My 25 year old daughter and her friend really enjoyed this movie. My friend and I both found it reasonably entertaining with a few good laughs.
Mary Magdalene (2018)
Beautiful movie but very slow.
Rooney Mara is mesmersing in the title role. This movie gives a completely different perspective to the Passion of Christ, and it was fascinating to see the type of family life Mary Magdalene came from before leaving her family to follow Jesus. The movie is extremely slow, so be warned. The betrayal by Judas is given a completely different interpretation (no pieces of silver) but it was interesting. The only real criticism was that the arrest and crucifiction are dealt with very quickly at the end. After taking so long to get there, the end seemed rushed. And the conflict between Mary Magdalene and Peter (along with the other male apostles) afterwards is very briefly touched on, but looked like it could have been a really interesting story. But it was kind of brushed over very quickly. Overall, a fascinating story, beautifully acted by Rooney Mara.
Peter Rabbit (2018)
Terrific movie for kids and adults
Funny. Well scripted. Well acted. Good storyline. Great animation seamlessly mixed with live action. Lots of adults in the theatre with kids, but quite a few adults there without kids and everyone seemed to enjoy the movie. Plenty of jokes and references that only the grownups will get ("That'll do, pig, that'll do"). The movie follows on from the original Peter Rabbit stories, and gives Peter a new adversary after Mr. MacGregor. Not what you expect. Well done to all involved in this movie. Couldn't have been better.

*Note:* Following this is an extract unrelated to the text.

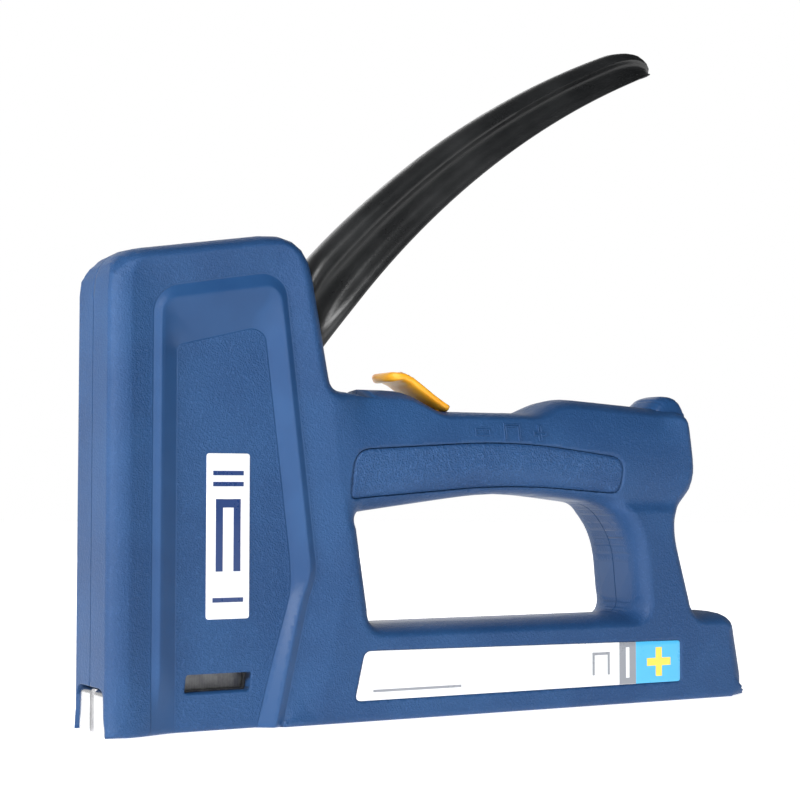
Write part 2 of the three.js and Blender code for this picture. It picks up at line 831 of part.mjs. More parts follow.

The Guernsey Literary and Potato Peel Pie Society (2018)
Very sweet movie.
Starring Downton Abbey's Lily James (who seems to be in every second movie these days), this is a very sweet movie. Set after WW2 with flashbacks a couple of years earlier, to the German occupation of Guernsey (a British island in the English Channel, located closer to the French coastline than the English). It has a little mystery woven in to the story line, three potential love interests for the aforementioned Ms. James and a quirky British premise. Thoroughly enjoyed it.